Behan’s verse pays tribute to Michael Collins, one of the leaders of the Easter Rising assassinated in 1922.

This connection between Theodorakis and the cause of national liberty led to an emotional tribute by the Irish president, Michael D Higgins, following the composer’s recent death.

On September 2 2021 a minute’s silence was held for Theodorakis before a performance of a new play by Jack Harte, The Laughing Boy, at the New Theatre in Temple Bar, Dublin.

Exiled in Paris after the military coup d’etat of 1967, Theodorakis formed a close friendship with Melina Mercouri and her husband, the US film director Jules Dassin.

Dassin had come to Europe after being blacklisted by the McCarthy’s House Un-American Activities Committee (HUAC).

In exile Mercouri helped keep the voice of Greece alive by singing Theodorakis’s songs and Dassin collaborated with him on film scores.

He also memorably composed the title music for Michael Cacoyannis’s Zorba the Greek and Sidney Lumet’s Serpico.

Theodorakis opposed the occupation of the West Bank and Gaza and at the invitation of Yasser Arafat he composed the Palestinian National Anthem.

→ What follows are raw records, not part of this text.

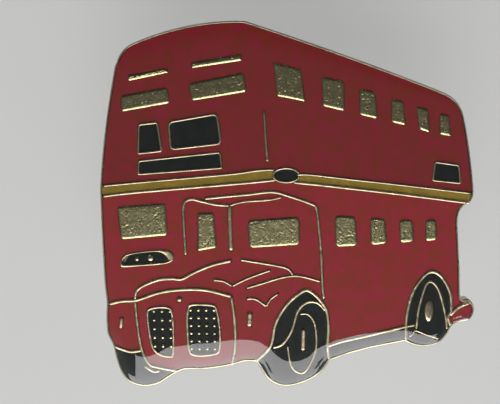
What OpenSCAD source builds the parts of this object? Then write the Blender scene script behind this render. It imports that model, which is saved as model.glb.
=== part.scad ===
// Enamel lapel badge in the shape of a double decker bus, lying face up on its butterfly clutch.
// +Z is out of the face, +Y is up in the picture and +X is to its right.

/* [Plate] */
// Height of the plate's back above the ground under the clutch
back_z = 8; // [7.8:0.1:9]
// Thickness of the struck plate under the raised lines
plate_t = 0.9; // [0.7:0.05:1.4]
// Height of the raised metal lines over the plate
relief_h = 0.3; // [0.25:0.05:0.5]
// Drop from the tops of the lines to the enamel between them
enamel_drop = 0.08; // [0.02:0.01:0.12]
// Width of the metal rim around the badge
rim_w = 0.16; // [0.12:0.01:0.3]

/* [Dome] */
// Height of the clear resin dome at its middle
dome_h = 0.7; // [0.4:0.05:1]
// Distance that the dome stays inside the badge's edge
dome_inset = 0.12; // [0.1:0.02:0.3]

/* [Post] */
// Radius of the post
post_r = 0.55; // [0.5:0.01:0.6]
// Length of the post below the plate's back
post_len = 6.5; // [6.2:0.1:6.8]
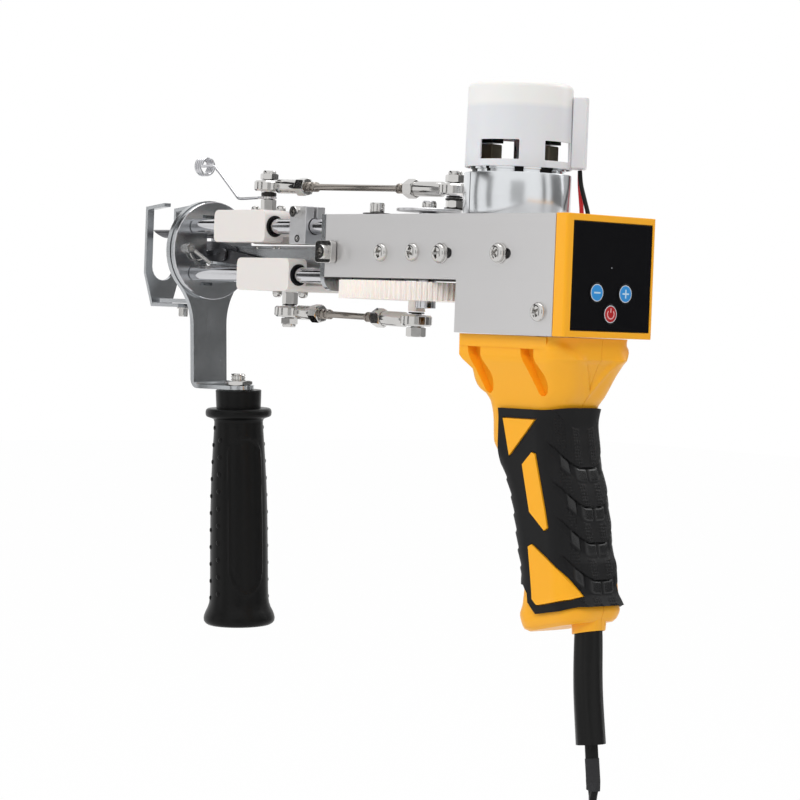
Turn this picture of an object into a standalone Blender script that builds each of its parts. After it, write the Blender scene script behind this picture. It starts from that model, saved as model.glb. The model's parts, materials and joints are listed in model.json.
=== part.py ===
"""Handheld tufting machine, modelled piece by piece in metres, +Z up.

The origin is the middle of the pistol grip, where the hand holds the machine. The needle points along -X,
the switch panel faces +X, and -Y is the side with the adjusting slots in view. A motor over the rear of the
chassis turns a large spur gear. The gear's shaft carries a crank above the chassis and a crank pin below the
gear, and each crank drives a block along two guide rods: the upper one carries the hollow needle, the lower
one swings the scissor blade through a cam slot.
"""

import math

import bmesh
import bpy
from mathutils import Matrix, Vector

for old in list(bpy.data.objects):
    bpy.data.objects.remove(old, do_unlink=True)

# Gaps between pieces that touch, and how far a cutter runs past what it cuts
SEAT = 0.0003
RUN = 0.0004
OVERRUN = 0.004

# Chassis
HAND_TO_CHASSIS = 0.066
HAND_TO_REAR = 0.021
CHASSIS_LENGTH = 0.1615
CHASSIS_WIDTH = 0.054
REAR_HEIGHT = 0.0552
REAR_LENGTH = 0.065
FRONT_HEIGHT = 0.0307
SHEET = 0.002
DECK_THICKNESS = 0.003
FRONT_PLATE_THICKNESS = 0.003
FRONT_PLATE_MARGIN = 0.0077
FRONT_PLATE_CORNER = 0.007

REAR_X = HAND_TO_REAR
FRONT_X = REAR_X - CHASSIS_LENGTH
STEP_X = REAR_X - REAR_LENGTH
BASE_Z = HAND_TO_CHASSIS
TOP_Z = BASE_Z + REAR_HEIGHT
SHALLOW_Z = TOP_Z - FRONT_HEIGHT
HALF_WIDTH = CHASSIS_WIDTH / 2
INNER_HALF = HALF_WIDTH - SHEET - SEAT

# Gear train: one pair of spur gears
GEAR_MODULE = 0.0008
GEAR_TEETH = 104
PINION_TEETH = 50
GEAR_FACE = 0.0088
TOOTH_BACKLASH = 0.00012
SHAFT_SETBACK = 0.116
GEAR_TO_SHALLOW = 0.0014
SHAFT_X = REAR_X - SHAFT_SETBACK
PITCH_RADIUS = GEAR_MODULE * GEAR_TEETH / 2
PINION_PITCH_RADIUS = GEAR_MODULE * PINION_TEETH / 2
MOTOR_X = SHAFT_X + PITCH_RADIUS + PINION_PITCH_RADIUS
GEAR_TOP_Z = SHALLOW_Z - GEAR_TO_SHALLOW
GEAR_BASE_Z = GEAR_TOP_Z - GEAR_FACE

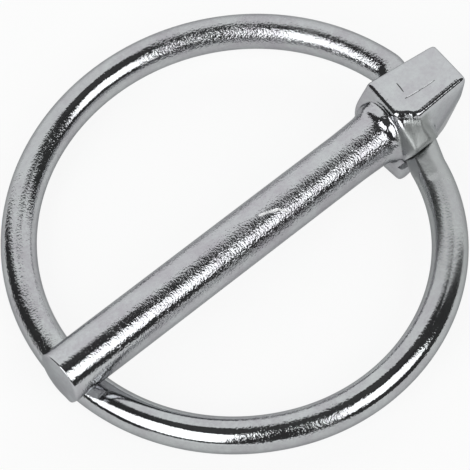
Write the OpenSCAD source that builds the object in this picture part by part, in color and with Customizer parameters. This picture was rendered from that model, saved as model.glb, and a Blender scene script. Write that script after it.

In 1982 he visited Beirut as an official guest of the Lebanese minister of culture to present and perform it to an audience of Palestinian, Lebanese and Syrian fans — he was
accompanied by Charilaos Florakis, general secretary of the Communist Party of Greece (KKE).

During his career Theodorakis gave many concerts in destinations such as Beirut, Damascus, Havana and Moscow (with fellow communist and poet Yannis Ritsos) revered by his audiences.

On October 5 2020, he wrote a letter to Dimitris Koutsoumbas, the general secretary of the KKE: “Now at the end of my life, at the time of reckoning (…) I see that my most critical, strong, and mature years were spent under the banner of the KKE. That is why I want to leave this world as a communist.”